'I just don't understand vegetarianism. I can't imagine not eating meat. I love beef, lamb, red meat in general. I don't really count chicken as proper meat.'
He may have been absent from the sports pages of late, but readers of the Observer Food Magazine learned all about Freddie 'Andrew' Flintoff's refuelling habits yesterday. And what a read it was:
'When I was a twentysomething cricketer, there was no such thing as a healthy fitness routine...' [Really? Are you sure about that, Fred?] ... 'I'd eat takeaways, never cook, go out and drink as much as I wanted...'
'Cricket suddenly stopped being a seasonal sport...' [Is this Flintoff, or have the Observer Food people got him mixed up with WG Grace?] ... 'As a kid, I ate normal food, fish fingers, peas, that kind of thing'... 'I like to have a crack at exotic food when I'm abroad, but I wouldn't touch the stuff back home...' 'The only time I crack is over Christmas. Then I eat what I want, but only because we get a very short break from training. Now that I'm concentrating on my bowling, I have to be extra fit, and so that means no more bread and pasta and probably a lot more salad...'
More sala.... Hang on.

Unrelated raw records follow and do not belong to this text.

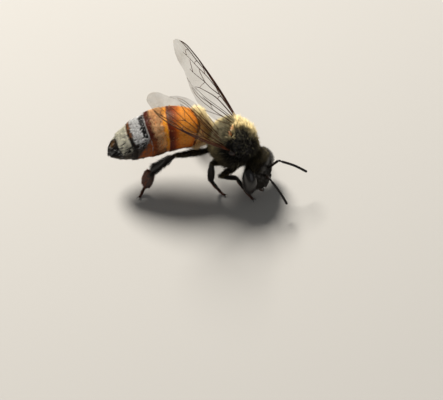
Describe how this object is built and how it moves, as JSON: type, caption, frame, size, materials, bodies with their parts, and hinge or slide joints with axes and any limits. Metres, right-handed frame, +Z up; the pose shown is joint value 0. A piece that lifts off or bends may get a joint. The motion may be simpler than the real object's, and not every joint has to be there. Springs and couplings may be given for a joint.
{
  "type": "honey bee",
  "caption": "Still, life-size honey bee worker standing with its head bowed, its abdomen bent to one side and its wings raised.",
  "frame": {"origin": "on the floor under the middle of the bee's box", "axes": "+X towards the head, +Y to the bee's left, +Z up"},
  "size_m": [0.0156, 0.01, 0.012],
  "materials": {
    "tan_coat": "dense pale yellow-brown branched hair over black cuticle",
    "black_cuticle": "finely pitted black chitin with a soft gloss and sparse pale hair",
    "amber_cuticle": "smooth translucent amber chitin with dark red-brown hind edges",
    "brown_cuticle": "red-brown chitin with short bristles",
    "compound_eye": "black faceted eye with a soft sheen",
    "wing_membrane": "clear smoky membrane with amber-brown veins"
  },
  "bodies": {
    "root": {"head": "black_cuticle", "eye_left": "compound_eye", "eye_right": "compound_eye", "scape_left": "black_cuticle", "flagellum_left": "black_cuticle", "scape_right": "black_cuticle", "flagellum_right": "black_cuticle", "mandible_left": "brown_cuticle", "mandible_right": "brown_cuticle", "proboscis": "brown_cuticle", "thorax": "tan_coat", "abdomen_1": "tan_coat", "abdomen_2": "amber_cuticle", "abdomen_3": "amber_cuticle", "abdomen_4": "black_cuticle", "abdomen_5": "black_cuticle", "abdomen_6": "black_cuticle", "forewing_left": "wing_membrane", "hindwing_left": "wing_membrane", "forewing_right": "wing_membrane", "hindwing_right": "wing_membrane", "coxa_fore_left": "black_cuticle", "femur_fore_left": "black_cuticle", "tibia_fore_left": "black_cuticle", "basitarsus_fore_left": "brown_cuticle", "tarsus_fore_left": "brown_cuticle", "coxa_fore_right": "black_cuticle", "femur_fore_right": "black_cuticle", "tibia_fore_right": "black_cuticle", "basitarsus_fore_right": "brown_cuticle", "tarsus_fore_right": "brown_cuticle", "coxa_mid_left": "black_cuticle", "femur_mid_left": "black_cuticle", "tibia_mid_left": "black_cuticle", "basitarsus_mid_left": "brown_cuticle", "tarsus_mid_left": "brown_cuticle", "coxa_mid_right": "black_cuticle", "femur_mid_right": "black_cuticle", "tibia_mid_right": "black_cuticle", "basitarsus_mid_right": "brown_cuticle", "tarsus_mid_right": "brown_cuticle", "coxa_hind_left": "black_cuticle", "femur_hind_left": "black_cuticle", "tibia_hind_left": "black_cuticle", "basitarsus_hind_left": "brown_cuticle", "tarsus_hind_left": "brown_cuticle", "coxa_hind_right": "black_cuticle", "femur_hind_right": "black_cuticle", "tibia_hind_right": "black_cuticle", "basitarsus_hind_right": "brown_cuticle", "tarsus_hind_right": "brown_cuticle"}
  },
  "joints": []
}
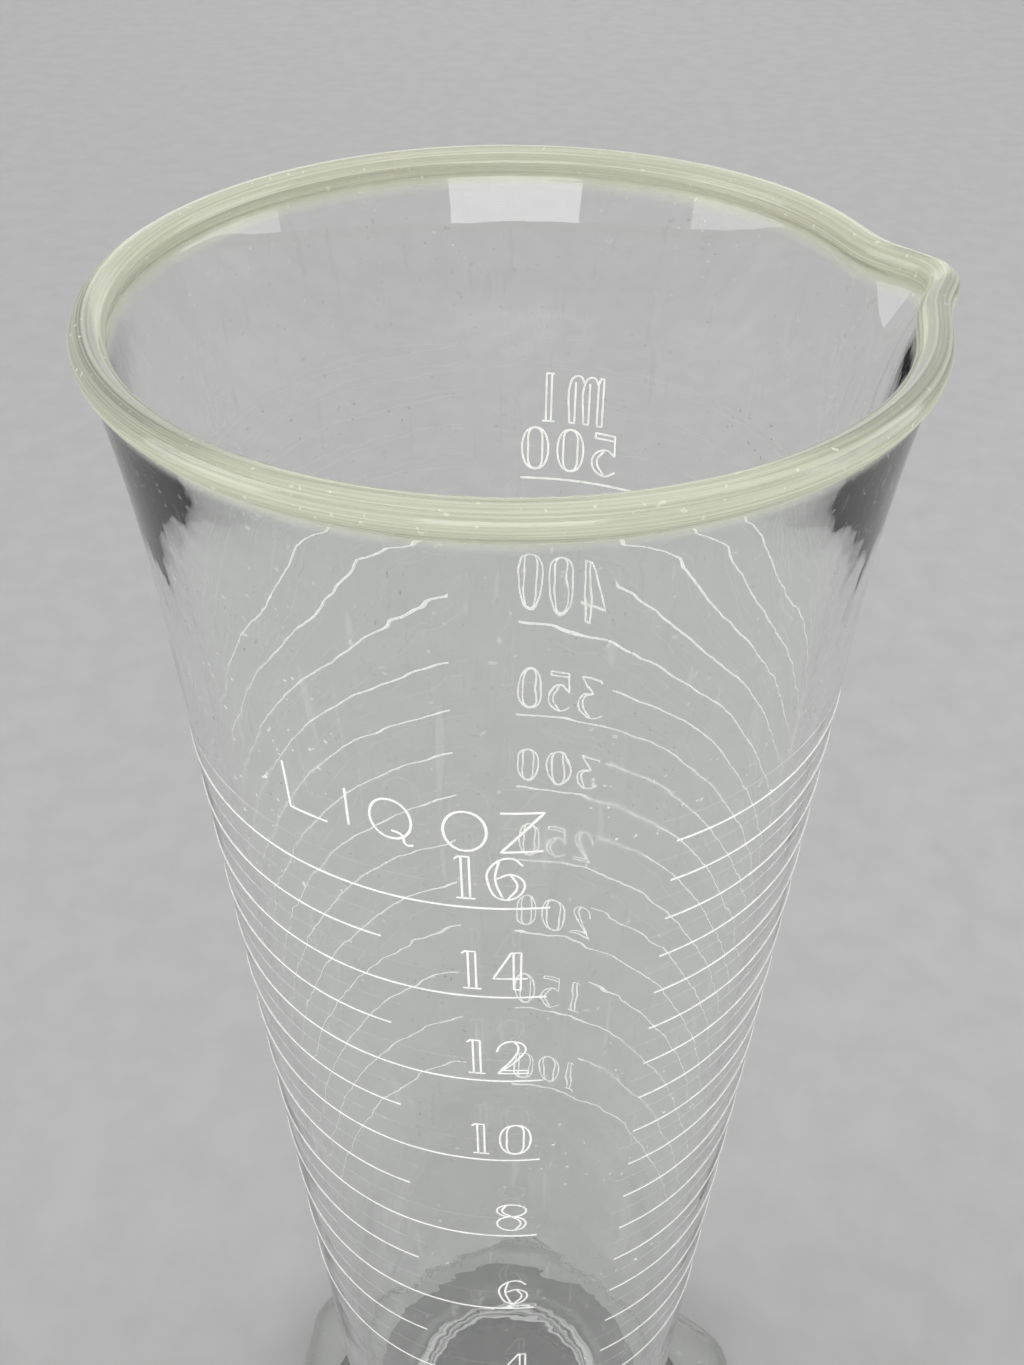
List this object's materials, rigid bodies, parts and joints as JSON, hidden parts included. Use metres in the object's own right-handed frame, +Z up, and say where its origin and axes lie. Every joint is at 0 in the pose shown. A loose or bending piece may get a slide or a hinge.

Rewind there just a little. 'Now that I'm concentrating on my bowling...'? Here is some news, from the man who last season allegedly regarded himself as 'a batting all-rounder'.
For Fred - batting averages over his last five Test series 15.66, 28.22, 28.55, 28.00, 16.75 - it looks like reality bites at last.
NB: As is the way with these things, Flintoff was interviewed on behalf of his new batmaker Puma. They will no doubt be pleased by the news.